MTR Test from Albania
1 node in Tirana · AITEX
Albania — 1 Node
MTR Traceroute from Albania
MTR from our Tirana node runs a continuous per-hop latency and loss measurement toward your target. It reveals each router on the path from AS197706 (Keminet) outward, showing where latency accumulates and where any packet loss begins. Tirana routes typically exit through Keminet's upstream transit — commonly GTT (AS3257) or Telia (AS1299) — before reaching Italian or Austrian interconnect points.
A typical MTR from Tirana to a Frankfurt target will show: first 1–2 hops inside Keminet's network adding 1–3 ms, then a hop to the upstream transit border router around 8–12 ms, then transit through Italy or Austria adding another 15–20 ms, finally arriving at the Frankfurt destination around 44–50 ms total. A deviation from this pattern — for example, a sudden jump from 12 ms to 80 ms at a transit hop — indicates either a routing anomaly or a congested international link.
Loss visible only at a single intermediate MTR hop but absent at all subsequent hops is almost always ICMP rate-limiting at that router and does not represent real packet loss for application traffic. Loss that persists from a hop onward through the destination is genuine congestion or a routing fault. MTR from Albania is most useful when a user in the region reports intermittent connectivity — a single ping will not reveal the specific hop where the problem originates, but a 30-second MTR run will.
Albania Network Infrastructure
Albania's internet infrastructure is concentrated in Tirana, where the majority of the country's carrier infrastructure, colocation, and peering is located. AITEX (Albanian Internet Exchange) is the primary national IX, providing a domestic peering point that reduces the need for Albanian ISPs to hair-pin traffic through Vienna or Frankfurt. Keminet SHPK (AS197706) is one of the largest domestic providers and operates significant infrastructure within Tirana, including the node used for our checks.
International transit from Albania primarily exits via submarine cable and terrestrial links toward Italy and Greece. The Tirana-to-Rome path runs approximately 25–30 ms over well-routed paths, and Tirana-to-Vienna sits around 30–35 ms. These figures put Albania within usable reach of Central and Western European CDN infrastructure, though latency is noticeably higher than from hub countries like Germany or the Netherlands. Providers with direct links to Telecom Italia or A1 Telekom Austria tend to show the best RTTs.
The Albanian backbone is served by a small number of major carriers. Albtelecom (AS8774) operates the legacy fixed-line infrastructure and holds significant transit market share. IPKO (AS34772) and Digitalb serve the mobile and broadband segments. Keminet (AS197706) competes as a commercial ISP and hosting provider. BGP routing tables for Albanian prefixes are relatively compact, with most originated prefixes falling under a handful of upstream transit providers including GTT (AS3257), Cogent (AS174), and Telia (AS1299).

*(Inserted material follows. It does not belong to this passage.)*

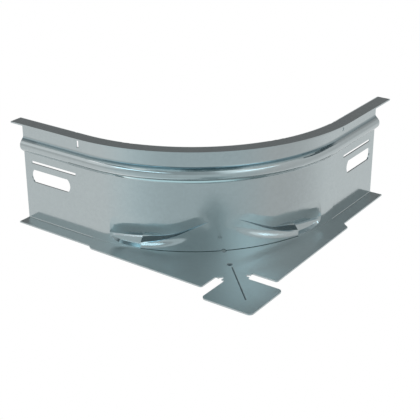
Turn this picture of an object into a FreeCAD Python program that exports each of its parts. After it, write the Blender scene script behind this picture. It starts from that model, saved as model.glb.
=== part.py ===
import FreeCAD, Part
import math
import os

from FreeCAD import Vector

# Inner corner piece of a cable tray bend, pressed from thin galvanised sheet.
# Sizes are in millimetres. The model is drawn about the corner point where the
# front faces of the two legs would cross, on the top face of the floor plate.
# One leg runs along -X with its front face on Y = 0, the other along +Y with
# its front face on X = 0, and the piece is the same on both sides of X = -Y.

# sheet
sheet = 0.8              # thickness of the steel
bend_radius = 1.0        # inside radius of the rim's fold
leg_fold_radius = 0.5    # and of the fold between wall and plate, along the legs
curve_fold_radius = 0.1  # and round the curve

# side wall
wall_height = 60.2       # top of the plate to the top of the rim
curve_radius = 96.0      # front face of the curved wall
leg_length = 47.65       # straight wall beyond each end of the curve
rim_width = 8.4          # rim, from the front face of the wall to its free edge

# rolled bead below the rim, standing out on the front face
bead_below_rim = 15.9    # from the top of the rim to its middle
bead_height = 8.8
bead_depth = 2.9
bead_crown_radius = 3.6
bead_foot_radius = 1.0
bead_slope = 0.95        # run of each flank, as a share of the bead's depth

# oblong bolt slot in each leg
slot_from_end = 4.6
slot_length = 28.5
slot_width = 7.6
slot_below_bead = 17.6   # from the middle of the bead to its own
slot_end_rise = 1.8      # how far its ends bulge

# thin slot above it
thin_slot_from_end = 5.0
thin_slot_length = 32.5
thin_slot_width = 1.6
thin_slot_below_bead = 9.4

# upright relief slit that runs from the wall into the rim fold
relief_from_end = 39.1
relief_width = 1.7
relief_height = 9.1      # below the top of the rim
relief_into_rim = 1.0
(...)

Albania is an EU candidate country, which has driven investment in infrastructure and regulatory alignment with EU frameworks. Data center market growth has accelerated since 2020, with Tirana seeing new colocation facilities aimed at both domestic demand and regional hosting for Balkan-focused services. Keminet's own data center in Tirana is the primary facility backing our probe node. Connectivity between Tirana and other Balkan capitals — Skopje, Pristina, Podgorica — is generally better than older terrestrial maps would suggest, with direct Balkan transit links maturing over the past five years.
Our probe node runs in Tirana on AS197706 (Keminet SHPK). Results from this node reflect traffic conditions on one of Albania's largest commercial ISPs. For targets primarily accessed by Albanian residential users, results may differ slightly depending on whether the target is reachable via Albtelecom's residential network or through Keminet's commercial routing. Cross-referencing with nodes in Italy (Rome) and Greece gives a useful baseline for verifying whether high latency is Albania-side or origin-side.